» **REQUIRED TASK**
Write out the whole listing exactly as it stands.

» **DATA TO PROCESS**
-=-=-

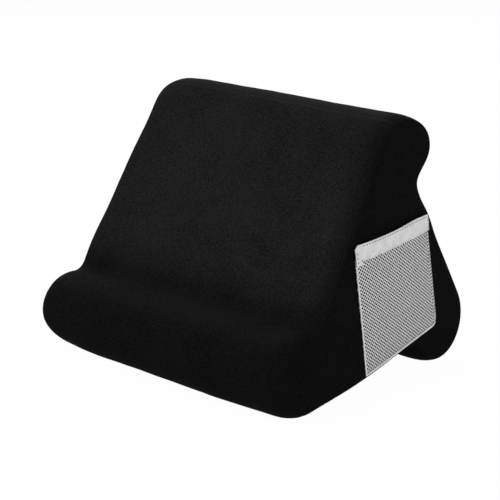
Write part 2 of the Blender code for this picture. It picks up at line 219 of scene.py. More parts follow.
class Section:
    """The outline of the cover. It can be asked for at any depth below the surface, always with
    the same number of points, clockwise from the underside's seam."""

    def __init__(self, form, make):
        self.form = form
        self.make = make
        self.lobes = self.placed_lobes()
        self.ledges = (form.front_ledge, form.rear_ledge, form.under_ledge)
        setbacks = (form.front_setback, form.back_setback, form.under_setback)
        self.faces = [self.placed_face(i, setbacks[i]) for i in range(3)]

    def centre_height(self, radius):
        return math.sqrt(radius ** 2 - (self.form.foot_width / 2) ** 2)

    def placed_lobes(self):
        form = self.form
        front_height = self.centre_height(form.front_radius)
        rear_height = self.centre_height(form.rear_radius)
        reach = math.sqrt(form.under_span ** 2 - (rear_height - front_height) ** 2)
        front_place = (form.front_radius - form.rear_radius - reach) / 2 + form.set_back
        front = Vector((front_place, front_height))
        rear = front + Vector((reach, rear_height - front_height))
        along = (rear - front).normalized()
        up = Vector((-along.y, along.x))
        side = form.front_span ** 2 - form.back_span ** 2 + form.under_span ** 2
        side /= 2 * form.under_span
        top = front + along * side + up * math.sqrt(form.front_span ** 2 - side ** 2)
        radii = (form.front_radius, form.top_radius, form.rear_radius)
        return list(zip((front, top, rear), radii))

    def placed_face(self, index, setback):
        """Heading, outward direction and hollow's centre of the face after a lobe."""
        centre, radius = self.lobes[index]
        next_centre, next_radius = self.lobes[(index + 1) % 3]
        between = next_centre - centre
        heading = unit(turn_of(between) + math.asin((next_radius - setback) / between.length))
        outward = Vector((-heading.y, heading.x))
        off_centre = setback + self.ledges[index]
        along = math.sqrt((radius + self.ledges[index]) ** 2 - off_centre ** 2)
        return heading, outward, centre + outward * off_centre + heading * along

    def arc(self, centre, radius, start, end, nominal, step, seams=(False, False)):
        marks = shares(nominal, step, *seams)
        return [centre + unit(start + (end - start) * share) * radius for share in marks]

    def lobe_turn(self, index):
        start = turn_of(self.faces[index - 1][1])
        end = turn_of(self.faces[index][2] - self.lobes[index][0])
        while end > start:
            end -= math.tau
        return start, end

    def lobe(self, index, depth, seam=None):
        """Points round a lobe, over its foot if it has one. A seam is given as its turn."""
        centre, full_radius = self.lobes[index]
        radius = full_radius - depth
        start, end = self.lobe_turn(index)
        cell = self.make.cell
        stops = [(start, start, False)]
        if index != 1:
            foot = math.acos((centre.y - depth) / radius)
            nominal = math.acos(centre.y / full_radius)
            down = -math.pi / 2
            stops.append((down + foot, down + nominal, False))
            stops.append((down - foot, down - nominal, False))
        if seam is not None:
            stops.append((seam, seam, True))
        stops.append((end, end, False))
        runs = []
        for here, there in zip(stops, stops[1:]):
            nominal = abs(there[1] - here[1]) * full_radius
            seams = (here[2], there[2])
            runs.append(self.arc(centre, radius, here[0], there[0], nominal, cell, seams))
        return runs

    def hollow(self, index, depth):
        _, outward, centre = self.faces[index]
        start = turn_of(self.lobes[index][0] - centre)
        end = turn_of(-outward)
        while end < start:
            end += math.tau
        radius = self.ledges[index]
        nominal = (end - start) * radius
        return self.arc(centre, radius + depth, start, end, nominal, self.make.hollow_cell)

    def face_end(self, index, depth):
        centre, radius = self.lobes[(index + 1) % 3]
        return centre + self.faces[index][1] * (radius - depth)

    def face_start(self, index, depth):
        _, outward, centre = self.faces[index]
        return centre - outward * (self.ledges[index] + depth)

    def straight(self, start, end, nominal, seams=(False, False)):
        return [start.lerp(end, share) for share in shares(nominal, self.make.cell, *seams)]

    def face(self, index, depth):
        nominal = (self.face_end(index, 0) - self.face_start(index, 0)).length
        return self.straight(self.face_start(index, depth), self.face_end(index, depth), nominal)

    def under_seam(self, depth):
        heading = self.faces[2][0]
        return self.face_end(2, depth) - heading * self.form.under_seam

    def runs(self, depth):
        """The stretches of the outline, each with its name."""
        top_seam = self.lobe_turn(1)[0] - self.form.top_seam_turn
        rear_foot = math.acos(self.lobes[2][0].y / self.lobes[2][1])
        rear_seam = -math.pi / 2 - rear_foot - self.form.rear_seam_turn
        seam = self.under_seam(depth)
        first, last = self.form.under_seam, (self.under_seam(0) - self.face_start(2, 0)).length
        runs = [("front", self.straight(seam, self.face_end(2, depth), first, (True, False)))]
        runs += [("front", run) for run in self.lobe(0, depth)]
        runs.append(("front hollow", self.hollow(0, depth)))
        runs.append(("front", self.face(0, depth)))
        before, after = self.lobe(1, depth, top_seam)
        runs += [("front", before), ("rear", after)]
        runs.append(("rear hollow", self.hollow(1, depth)))
        runs.append(("rear", self.face(1, depth)))
        down, across, before, after = self.lobe(2, depth, rear_seam)
        runs += [("rear", down), ("rear", across), ("rear", before), ("base", after)]
        runs.append(("base hollow", self.hollow(2, depth)))
        runs.append(("base", self.straight(self.face_start(2, depth), seam, last, (False, True))))
        return runs

    def outline(self, depth):
        """The closed outline: each point with the name of the stretch that it starts or lies in."""
        return [(point, name) for name, run in self.runs(depth) for point in run[:-1]]

    def outline_points(self, depth):
        return [point for point, _ in self.outline(depth)]

    def end_x(self, height, side=1):
        """Where the right end (side 1) or the left end (side -1) stands at a height."""
        if side > 0:
            return self.form.right_reach - self.form.right_lean * height
        return self.form.left_lean * height - self.form.left_reach

    def on_end(self, spot, side, distance=0.0):
        """A point of the section, set on an end or at a distance in from it."""
        return Vector((self.end_x(spot.y, side) - side * distance, spot.x, spot.y))

    def inset(self, distance):
        """How far the section draws in at a distance from the end."""
        share = max(0.0, 1 - distance / self.form.rounding_length)
        return self.form.rounding_depth * share ** self.form.rounding_power


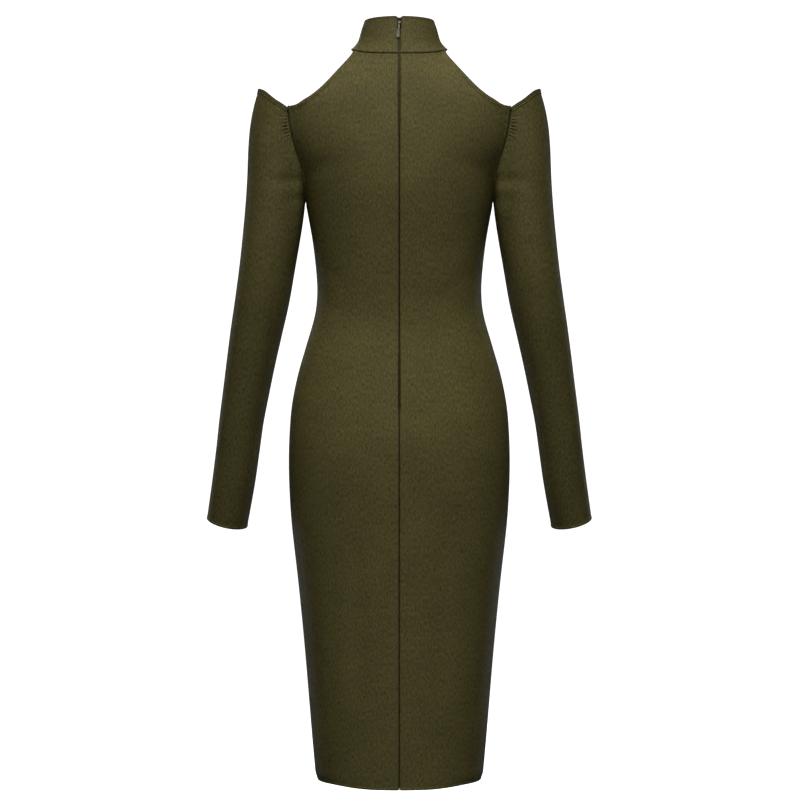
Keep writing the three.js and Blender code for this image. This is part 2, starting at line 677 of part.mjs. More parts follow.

-=-=-

» **WRITTEN ANSWER**
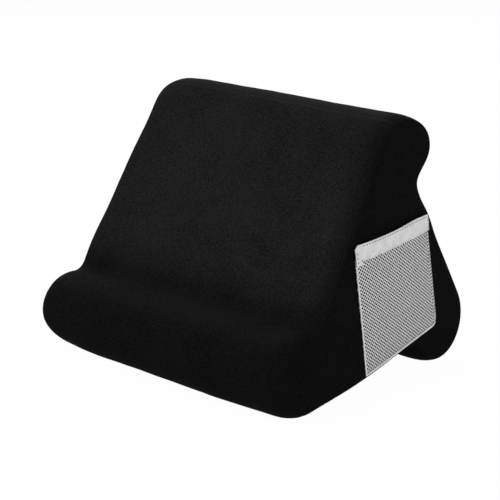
Write part 2 of the Blender code for this picture. It picks up at line 219 of scene.py. More parts follow.
class Section:
    """The outline of the cover. It can be asked for at any depth below the surface, always with
    the same number of points, clockwise from the underside's seam."""

    def __init__(self, form, make):
        self.form = form
        self.make = make
        self.lobes = self.placed_lobes()
        self.ledges = (form.front_ledge, form.rear_ledge, form.under_ledge)
        setbacks = (form.front_setback, form.back_setback, form.under_setback)
        self.faces = [self.placed_face(i, setbacks[i]) for i in range(3)]

    def centre_height(self, radius):
        return math.sqrt(radius ** 2 - (self.form.foot_width / 2) ** 2)

    def placed_lobes(self):
        form = self.form
        front_height = self.centre_height(form.front_radius)
        rear_height = self.centre_height(form.rear_radius)
        reach = math.sqrt(form.under_span ** 2 - (rear_height - front_height) ** 2)
        front_place = (form.front_radius - form.rear_radius - reach) / 2 + form.set_back
        front = Vector((front_place, front_height))
        rear = front + Vector((reach, rear_height - front_height))
        along = (rear - front).normalized()
        up = Vector((-along.y, along.x))
        side = form.front_span ** 2 - form.back_span ** 2 + form.under_span ** 2
        side /= 2 * form.under_span
        top = front + along * side + up * math.sqrt(form.front_span ** 2 - side ** 2)
        radii = (form.front_radius, form.top_radius, form.rear_radius)
        return list(zip((front, top, rear), radii))

    def placed_face(self, index, setback):
        """Heading, outward direction and hollow's centre of the face after a lobe."""
        centre, radius = self.lobes[index]
        next_centre, next_radius = self.lobes[(index + 1) % 3]
        between = next_centre - centre
        heading = unit(turn_of(between) + math.asin((next_radius - setback) / between.length))
        outward = Vector((-heading.y, heading.x))
        off_centre = setback + self.ledges[index]
        along = math.sqrt((radius + self.ledges[index]) ** 2 - off_centre ** 2)
        return heading, outward, centre + outward * off_centre + heading * along

    def arc(self, centre, radius, start, end, nominal, step, seams=(False, False)):
        marks = shares(nominal, step, *seams)
        return [centre + unit(start + (end - start) * share) * radius for share in marks]

    def lobe_turn(self, index):
        start = turn_of(self.faces[index - 1][1])
        end = turn_of(self.faces[index][2] - self.lobes[index][0])
        while end > start:
            end -= math.tau
        return start, end

    def lobe(self, index, depth, seam=None):
        """Points round a lobe, over its foot if it has one. A seam is given as its turn."""
        centre, full_radius = self.lobes[index]
        radius = full_radius - depth
        start, end = self.lobe_turn(index)
        cell = self.make.cell
        stops = [(start, start, False)]
        if index != 1:
            foot = math.acos((centre.y - depth) / radius)
            nominal = math.acos(centre.y / full_radius)
            down = -math.pi / 2
            stops.append((down + foot, down + nominal, False))
            stops.append((down - foot, down - nominal, False))
        if seam is not None:
            stops.append((seam, seam, True))
        stops.append((end, end, False))
        runs = []
        for here, there in zip(stops, stops[1:]):
            nominal = abs(there[1] - here[1]) * full_radius
            seams = (here[2], there[2])
            runs.append(self.arc(centre, radius, here[0], there[0], nominal, cell, seams))
        return runs

    def hollow(self, index, depth):
        _, outward, centre = self.faces[index]
        start = turn_of(self.lobes[index][0] - centre)
        end = turn_of(-outward)
        while end < start:
            end += math.tau
        radius = self.ledges[index]
        nominal = (end - start) * radius
        return self.arc(centre, radius + depth, start, end, nominal, self.make.hollow_cell)

    def face_end(self, index, depth):
        centre, radius = self.lobes[(index + 1) % 3]
        return centre + self.faces[index][1] * (radius - depth)

    def face_start(self, index, depth):
        _, outward, centre = self.faces[index]
        return centre - outward * (self.ledges[index] + depth)

    def straight(self, start, end, nominal, seams=(False, False)):
        return [start.lerp(end, share) for share in shares(nominal, self.make.cell, *seams)]

    def face(self, index, depth):
        nominal = (self.face_end(index, 0) - self.face_start(index, 0)).length
        return self.straight(self.face_start(index, depth), self.face_end(index, depth), nominal)

    def under_seam(self, depth):
        heading = self.faces[2][0]
        return self.face_end(2, depth) - heading * self.form.under_seam

    def runs(self, depth):
        """The stretches of the outline, each with its name."""
        top_seam = self.lobe_turn(1)[0] - self.form.top_seam_turn
        rear_foot = math.acos(self.lobes[2][0].y / self.lobes[2][1])
        rear_seam = -math.pi / 2 - rear_foot - self.form.rear_seam_turn
        seam = self.under_seam(depth)
        first, last = self.form.under_seam, (self.under_seam(0) - self.face_start(2, 0)).length
        runs = [("front", self.straight(seam, self.face_end(2, depth), first, (True, False)))]
        runs += [("front", run) for run in self.lobe(0, depth)]
        runs.append(("front hollow", self.hollow(0, depth)))
        runs.append(("front", self.face(0, depth)))
        before, after = self.lobe(1, depth, top_seam)
        runs += [("front", before), ("rear", after)]
        runs.append(("rear hollow", self.hollow(1, depth)))
        runs.append(("rear", self.face(1, depth)))
        down, across, before, after = self.lobe(2, depth, rear_seam)
        runs += [("rear", down), ("rear", across), ("rear", before), ("base", after)]
        runs.append(("base hollow", self.hollow(2, depth)))
        runs.append(("base", self.straight(self.face_start(2, depth), seam, last, (False, True))))
        return runs

    def outline(self, depth):
        """The closed outline: each point with the name of the stretch that it starts or lies in."""
        return [(point, name) for name, run in self.runs(depth) for point in run[:-1]]

    def outline_points(self, depth):
        return [point for point, _ in self.outline(depth)]

    def end_x(self, height, side=1):
        """Where the right end (side 1) or the left end (side -1) stands at a height."""
        if side > 0:
            return self.form.right_reach - self.form.right_lean * height
        return self.form.left_lean * height - self.form.left_reach

    def on_end(self, spot, side, distance=0.0):
        """A point of the section, set on an end or at a distance in from it."""
        return Vector((self.end_x(spot.y, side) - side * distance, spot.x, spot.y))

    def inset(self, distance):
        """How far the section draws in at a distance from the end."""
        share = max(0.0, 1 - distance / self.form.rounding_length)
        return self.form.rounding_depth * share ** self.form.rounding_power


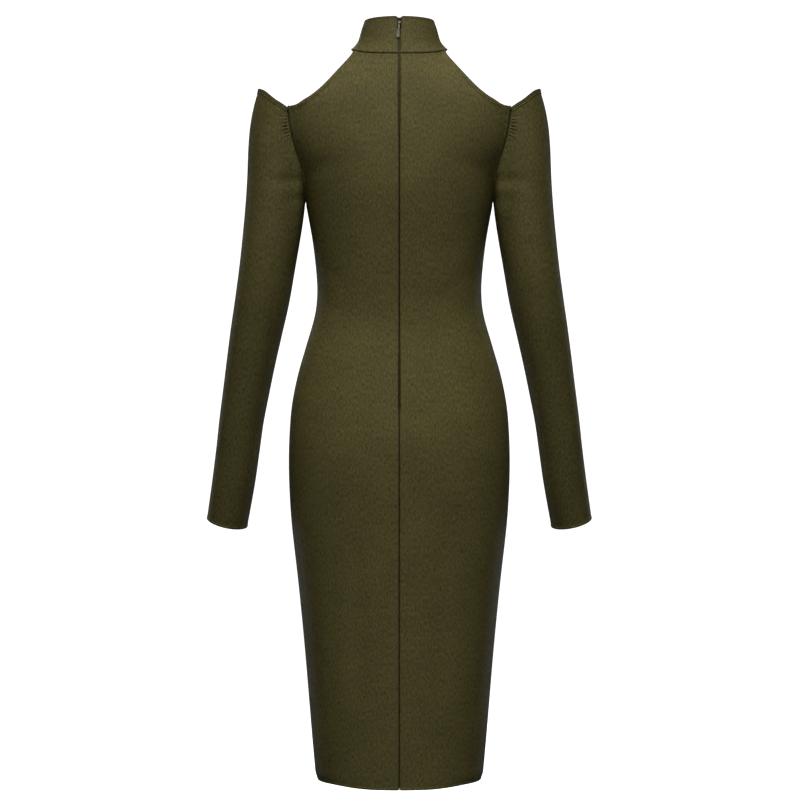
Keep writing the three.js and Blender code for this image. This is part 2, starting at line 677 of part.mjs. More parts follow.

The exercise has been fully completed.